Even Foreign Minister Javad Zarif appeared resigned to Iran being returned to the FATF blacklist, issuing statements to start framing the “blame game” narrative so that he and Rouhani would not be blamed.
Zarif said the FATF decision was all part of the US “maximum pressure” campaign and had nothing to do with Iranian transparency or meeting standard international banking standards for combating terrorism financing.
Iran is currently stuck in the same spot of partial compliance that it has been in for years.
Although Iran has passed some laws, and moderates like Rouhani and Iran Central Bank Governor Abdolnasser Hemmati have made public promises, parliament has failed to pass key legislation.
Within parliament, many officials have blocked the new legislation for years. As recently as January, Expediency Council chairman Ayatollah Sadeq Amoli Larijani called the new legislation dangerous.
If Iran was put back on the FATF blacklist, it would be somewhat separated from its key economic allies Russia and China, Hemmati said in December.
Though Russian and Chinese economic support has been a major reason the ayatollahs running Iran have survived the US’s “maximum pressure” campaign, Hemmati said, those countries’ banks would have trouble working with Iran if there were a FATF ban.
It would also widen the expanding chasm between Tehran and the EU, he said.
Going into the FATF conference, a leading Iranian parliamentary official who had supported passing the new legislation to help join the FATF was disqualified from running, appearing to send a clear message that Tehran will not bend more at this time.
There is an outside shot the FATF may extend Iran’s deadline as in the past.
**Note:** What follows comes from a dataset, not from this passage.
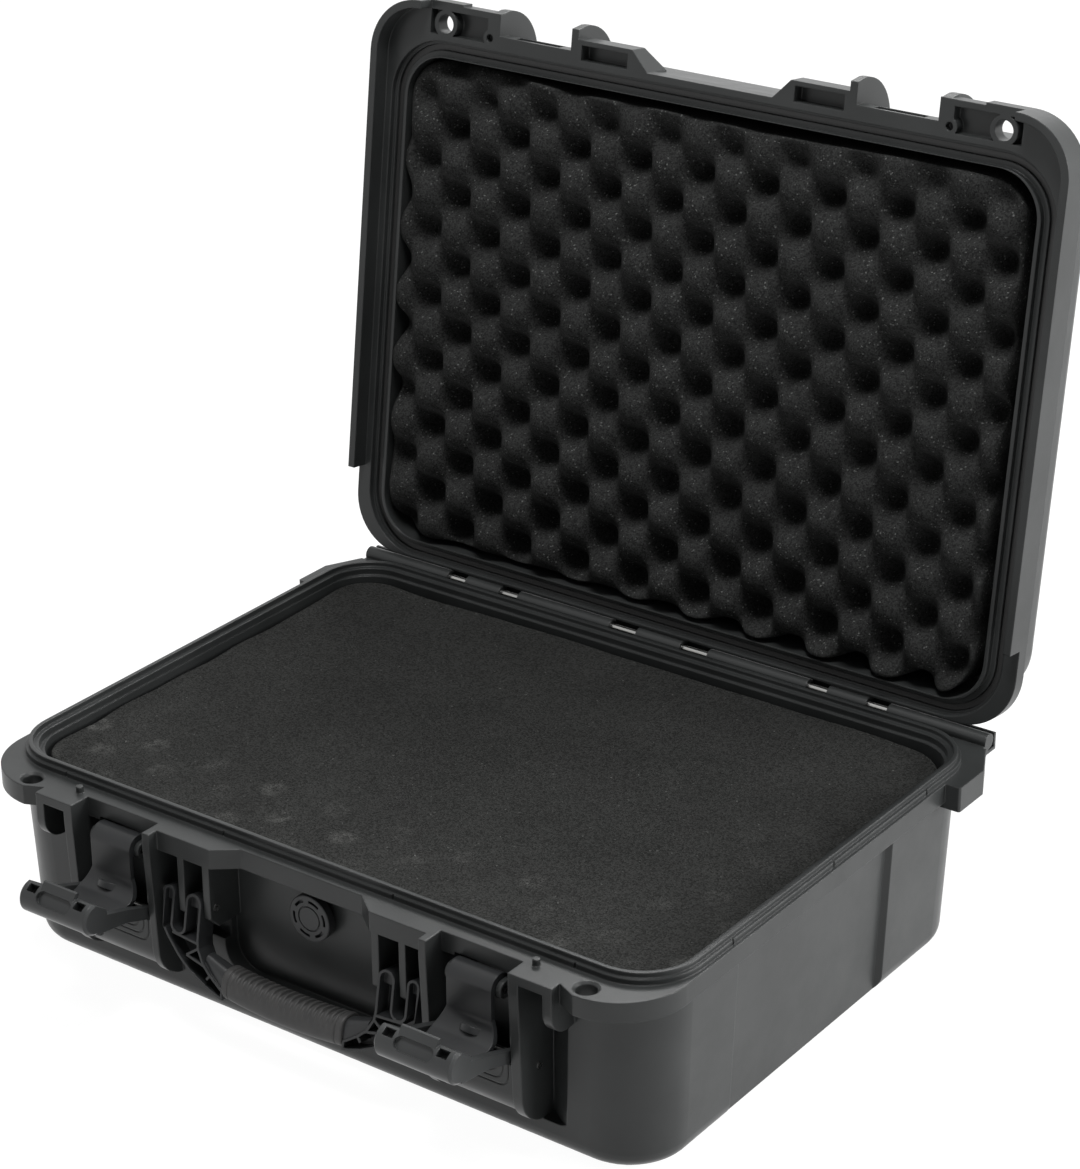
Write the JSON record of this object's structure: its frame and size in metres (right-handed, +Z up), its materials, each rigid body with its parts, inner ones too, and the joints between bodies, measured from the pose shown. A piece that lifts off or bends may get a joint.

FATF, also known by its French name, Groupe d’Action Financière, is an intergovernmental organization founded in 1989 on the initiative of the Group of Seven to develop policies to combat money laundering.
In 2001, its mandate expanded to include terrorism financing. After years of campaigning and modernizing its financial counterterrorism apparatus, Israel joined FATF in December 2018.